Senator to Serve Prison Time for Smuggling Endangered Fruit Bats
Juan Manglona Ayuyu, senator for Rota in the Northern Marianas Commonwealth legislature, pled guilty to federal charges brought against him in the US District Court in Saipan.
Ayuyu entered a plea of guilty for conspiracy to violate the endangered species act and to obstructing an official proceeding. He admitted to conspiring with his legislative assistant to transport eight federally protected Mariana fruit bats, or Fanihi, from Rota to Saipan on board a Freedom Air flight in 2010. He also admitted to asking his assistant, Ryan James Inos Manglona, to lie to the grand jury about their involvement in the smuggling.

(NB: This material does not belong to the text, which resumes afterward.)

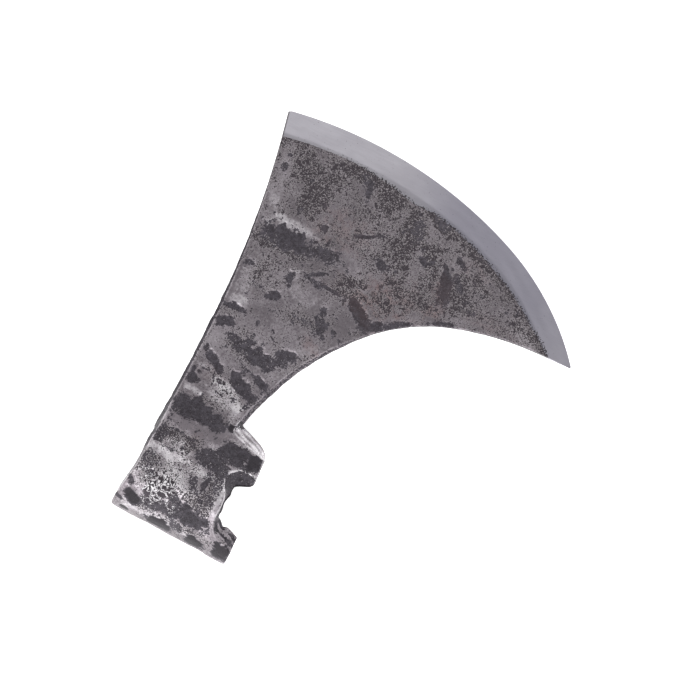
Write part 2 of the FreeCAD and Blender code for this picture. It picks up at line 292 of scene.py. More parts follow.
# ---- hammer marks and wear ----
# Each: (x, y, half length, half width, turn in degrees, depth, darkness), in millimetres. The dark
# forge scale lies in them.
MARKS = [
    # round the eye
    (-17.6, 21.2, 4.4, 3, 40, 0.45, 1.4), (-23.4, 23, 2, 2.2, 90, 0.1, 1.4),
    (-23.2, 5.5, 5.9, 4.4, 88, 0.2, 1.5), (-21.3, -2.3, 3.2, 3.8, 80, 0.15, 0.95),
    (-24, -13.4, 4.6, 4.6, 92, 0.15, 1.5), (-14.6, -6.5, 9, 4.6, 84, 0.4, 1.25),
    (-14.5, 3.5, 7, 4.6, 80, 0.2, 0.98), (-22.6, -26.4, 7, 4.4, 0, 0.2, 1.5),
    (-15.8, 11.5, 7, 3.6, 90, 0.15, 0.98), (-12.5, -10, 4.6, 3, 60, 0.2, 0.75),
    (0.5, -1.6, 3.6, 2.2, 30, 0.4, 0.88), (1.4, -6.6, 3.3, 1.3, -8, 0.6, 1.15),
    (3, -12.5, 4.5, 2.4, 10, 0.2, 0.72), (13.4, -3.2, 7.2, 4.2, 80, 0.5, 1),
    (11, -11, 5.5, 3, 30, 0.3, 0.85), (6.5, -6.5, 2.6, 2, 0, 0.2, 0.8),
    (16.8, -8.2, 4, 3.4, 66, 0.3, 0.86), (21.4, -12.6, 7, 4.4, 80, 0.5, 1.2),
    (20.9, -22.5, 3.6, 3.7, 90, 0.6, 1.3), (15.6, 22, 4.6, 2.4, -4, 0.4, 0.95),
    (19.3, 16.5, 5.4, 0.9, 90, 0.3, 0.85), (17.4, 7.2, 2.8, 2.2, 40, 0.2, 0.72),
    (1.5, 21.5, 5.6, 2.6, 10, 0.2, 0.72), (2.2, 16.4, 2.6, 1.6, 90, 0.15, 0.66),
    (10.4, 15.4, 4.2, 0.9, 92, 0.25, 0.72), (10.2, 14, 1.4, 1.2, 0, 0.25, 0.85),
    (-19.5, 12, 3.6, 1.2, 80, 0.2, 0.7), (-10.5, 25, 2.6, 1.4, 30, 0.2, 0.95),
    (-12, 2, 6, 3.6, 70, 0.15, 0.95), (-4.5, -11, 4, 3, 0, 0.12, 0.6),
    (-19.6, 27.4, 2.2, 1.4, 60, 0.2, 1.1),
    # neck
    (32.6, 14.2, 9.8, 4.9, 88, 0.9, 1.12), (31.2, 2.8, 5.6, 3.7, 88, 0.6, 1.08),
    (28.8, 17.5, 7, 2.6, 90, 0.3, 0.8), (31.6, -6.6, 2, 1.5, 90, 0.9, 1.6),
    (45.4, 21.6, 2.7, 2.3, 70, 0.45, 1.05), (49, 23, 2.6, 0.9, -2, 0.3, 1),
    (58, 17.6, 3.2, 2.2, 75, 0.5, 1.1), (54.8, 12.4, 3.6, 1.9, 55, 0.45, 1.1),
    (51.2, -1.4, 8.2, 3.2, 63, 0.85, 1.12), (44, 7.2, 2.6, 0.9, 90, 0.2, 0.72),
    (43.3, -7, 1.1, 1, 0, 0.3, 1), (56.8, -9.6, 5, 2.1, 68, 0.55, 1.05),
    (60, 0.6, 5, 0.9, 72, 0.25, 0.82), (68.2, 0, 10.8, 3.9, 74, 0.6, 1),
    (71, 12.2, 4.2, 1.8, 88, 0.4, 0.95), (70, 3, 8, 1.6, 80, 0.2, 0.7), (74, -14.6, 6, 2.3, 96, 0.5, 1),
    (69.6, -13.2, 3.6, 2, 100, 0.4, 0.92), (76.6, 19.2, 4.2, 2.5, 112, 0.45, 1.05),
    (84.2, 18.2, 5.6, 1.4, 92, 0.45, 1), (61.3, 22, 1.3, 1.1, 0, 0.25, 1),
    (38.8, 13.8, 2.2, 0.6, -6, 0.3, 1), (49.4, 12.6, 2.6, 0.6, 24, 0.25, 0.9),
    (51.6, 18, 2.8, 0.7, 84, 0.2, 0.8), (58.2, 1.4, 0.9, 0.8, 0, 0.2, 1),
    (78.6, -4, 1.6, 0.6, 60, 0.15, 0.8),
    # blade
    (82.4, 5.4, 1.7, 1, 12, 0.25, 1), (97.3, 4, 3, 2.2, 112, 0.5, 1.15),
    (106.6, 22.2, 2.6, 1.4, 108, 0.3, 0.95), (109, 1, 2.7, 2, 10, 0.5, 1.05),
    (94.2, -22, 4, 3, 30, 0.4, 0.98), (100.2, -20.4, 2.8, 1.4, 14, 0.3, 0.95),
    (89, -25, 1.5, 1.1, 40, 0.25, 0.9), (93.4, -29, 2, 1.4, 30, 0.25, 0.88),
    (92.6, -13.5, 6, 1, 88, 0.15, 0.68), (90.4, 0.5, 3, 0.8, 90, 0.15, 0.66),
    (125.2, 9.8, 11, 4.8, 91, 0.36, 1.2), (125.4, -9, 8, 3, 92, 0.35, 0.95),
    (120.4, 21.4, 1.8, 1, 60, 0.25, 0.9), (125.6, 22.6, 2, 1.2, 10, 0.25, 0.9),
    (106.2, -36.8, 9.4, 3, 56, 0.5, 1.15), (111.4, -20, 8, 1, 84, 0.3, 0.95),
    (104.6, -44.6, 5, 2.4, -60, 0.4, 1.1), (109.6, -53.5, 8, 1.9, -60, 0.35, 1),
    (120, -73, 7, 1.6, -68, 0.2, 0.95), (111.2, -10, 5.4, 1.2, 72, 0.3, 0.92),
    (116, -10.6, 5.6, 1.1, -58, 0.3, 0.9), (98, 12.5, 4, 1.6, 80, 0.15, 0.62),
    (136.8, -3.4, 2.1, 1.5, -10, 0.35, 1.05), (141.6, -21.6, 4.8, 1.1, -66, 0.4, 1.1),
    (145.6, -29.5, 3, 1.1, 90, 0.25, 0.85), (132.7, -34.6, 2.9, 2.2, 70, 0.3, 1.1),
    (143.6, -52, 2.8, 1.2, 46, 0.35, 1.1), (144.4, -56.4, 3.2, 1, -42, 0.3, 1.05),
    (138, -66.4, 10, 2.8, 14, 0.35, 1.08), (141, -72.6, 4.5, 1.6, 40, 0.25, 0.9),
    (150, -70, 3.6, 1.4, 60, 0.25, 1), (131, -70, 4, 2.4, 0, 0.25, 0.85),
    (162.5, -14.3, 5, 1.3, 10, 0.25, 1.05), (166, -12, 5, 2.2, 40, 0.25, 0.82),
    (155.2, 26.6, 2.2, 1.4, 0, 0.25, 0.95), (161.8, 26.8, 1.4, 1.3, 0, 0.2, 0.9),
    (147.6, 1.6, 1.6, 1.4, 0, 0.2, 0.85), (156, -44, 5.5, 2.6, 10, 0.2, 0.78),
    (163.8, -52.5, 3.6, 2.2, 70, 0.25, 0.88), (151, -67.5, 2.2, 1.4, 0, 0.2, 0.9),
    (157.5, -79, 5, 2.2, 80, 0.2, 0.78), (131.4, -84, 2.4, 1.2, 90, 0.15, 0.8),
]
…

According to the Pacific Daily News, a Guamanian newspaper, Ayuyu will receive a sentence of 33 to 41 months in prison. He will be sentenced on Nov. 8.
Ayuyu is expected to resign from his post soon, according to Radio New Zealand International.
A 2000 count of the fanihi bats, which get their name from the fruits it favors, numbered about 4,500 in the Marinas. In nearby Guam, fewer than 50 were documented by a recent US Fish and Wildlife survey.
The Pacific Daily News reports that fanihi have been eaten as food ever since humans arrived on the island and that eating them is a cultural tradition.
Fanihi are native to the Marianas and Caroline islands in the west Pacifc Ocean. Like most fruit bats, they roost in colonies in the canopies or trees.
On Guam, the greatest threat to fanihi is predation from brown tree snakes and illegal hunting, according to a factsheet published on Guampedia. Illegal hunting on Rota, the district of senator Ayuyu, has "greatly reduced the population" of fanihi in the region, the fact sheet stated.